Working with Partitioned Datasets
Partitioned Parquet datasets split data across multiple files based on column values:
import pandas as pd
# Create partitioned dataset
df = pd.DataFrame({
'date': pd.date_range('2024-01-01', periods=1000, freq='1H'),
'region': np.random.choice(['US', 'EU', 'ASIA'], 1000),
'sales': np.random.randint(100, 1000, 1000)
})
# Write partitioned by region and year
df['year'] = df['date'].dt.year
df.to_parquet('sales_data/', partition_cols=['region', 'year'], index=False)
# Directory structure:
# sales_data/
# region=US/year=2024/part-0.parquet
# region=EU/year=2024/part-0.parquet
# region=ASIA/year=2024/part-0.parquet
Reading partitioned data:
# Read entire partitioned dataset
df = pd.read_parquet('sales_data/')
# Filter by partition columns (very efficient)
df_us = pd.read_parquet('sales_data/', filters=[('region', '=', 'US')])
# Combine partition and column filtering
df_subset = pd.read_parquet(
'sales_data/',
filters=[('region', '=', 'US'), ('year', '=', 2024)],
columns=['date', 'sales']
)
Partition filtering skips entire files, making it extremely fast for large datasets.
Handling Large Files with Chunking
For datasets that don’t fit in memory, use PyArrow’s dataset API:
import pyarrow.parquet as pq
import pandas as pd
# Read in batches
parquet_file = pq.ParquetFile('large_data.parquet')
for batch in parquet_file.iter_batches(batch_size=100000):
df_chunk = batch.to_pandas()
# Process chunk
process_data(df_chunk)
# Or use dataset API for more control
import pyarrow.dataset as ds
dataset = ds.dataset('sales_data/', format='parquet')
for batch in dataset.to_batches(batch_size=50000, columns=['sales', 'region']):
df_chunk = batch.to_pandas()
# Process chunk
Reading from Cloud Storage
Both engines support reading directly from S3, GCS, and Azure:
# S3 with PyArrow
df = pd.read_parquet('s3://bucket-name/data.parquet')
# Configure filesystem options
df = pd.read_parquet(
's3://bucket-name/data.parquet',
storage_options={
'key': 'AWS_ACCESS_KEY',
'secret': 'AWS_SECRET_KEY',
'region_name': 'us-east-1'
}
)
# Google Cloud Storage
df = pd.read_parquet('gs://bucket-name/data.parquet')
# Azure Blob Storage
df = pd.read_parquet('abfs://container/data.parquet')
For better performance with cloud storage, install fsspec:
pip install fsspec s3fs gcsfs adlfs
Metadata and Schema Inspection
Inspect Parquet files without reading data:
import pyarrow.parquet as pq
# Read metadata
parquet_file = pq.ParquetFile('data.parquet')
# Schema information
print(parquet_file.schema)
print(f"Number of rows: {parquet_file.metadata.num_rows}")
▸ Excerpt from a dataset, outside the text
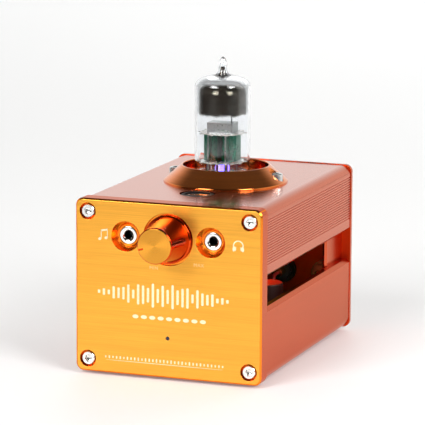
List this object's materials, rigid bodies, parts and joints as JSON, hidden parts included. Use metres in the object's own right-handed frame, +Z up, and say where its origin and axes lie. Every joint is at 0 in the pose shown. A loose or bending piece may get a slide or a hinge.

print(f"Number of columns: {parquet_file.metadata.num_columns}")
# Column statistics (min, max, null count)
for i in range(parquet_file.metadata.num_row_groups):
row_group = parquet_file.metadata.row_group(i)
for j in range(row_group.num_columns):
col = row_group.column(j)
print(f"Column {col.path_in_schema}: {col.statistics}")
Performance Optimization
# Use PyArrow for best performance
df = pd.read_parquet('data.parquet', engine='pyarrow')
# Enable multi-threading (PyArrow)
df = pd.read_parquet('data.parquet', use_threads=True)
# Read with compression awareness
df = pd.read_parquet('data.parquet') # Auto-detects compression
# For repeated reads, use PyArrow Table
import pyarrow.parquet as pq
table = pq.read_table('data.parquet', columns=['col1', 'col2'])
df = table.to_pandas() # Convert only when needed
Common Pitfalls
# Avoid: Reading entire file then filtering
df = pd.read_parquet('data.parquet')
df_filtered = df[df['category'] == 'A'] # Inefficient
# Better: Filter during read
df_filtered = pd.read_parquet('data.parquet', filters=[('category', '=', 'A')])
# Avoid: Reading all columns unnecessarily
df = pd.read_parquet('data.parquet')
result = df['user_id'].unique() # Read everything
# Better: Select columns upfront
df = pd.read_parquet('data.parquet', columns=['user_id'])
result = df['user_id'].unique()
Parquet’s efficiency comes from leveraging its columnar format. Always specify columns and filters when possible to minimize I/O and memory usage. For production pipelines processing terabytes of data, these optimizations translate to significant cost savings and faster execution times.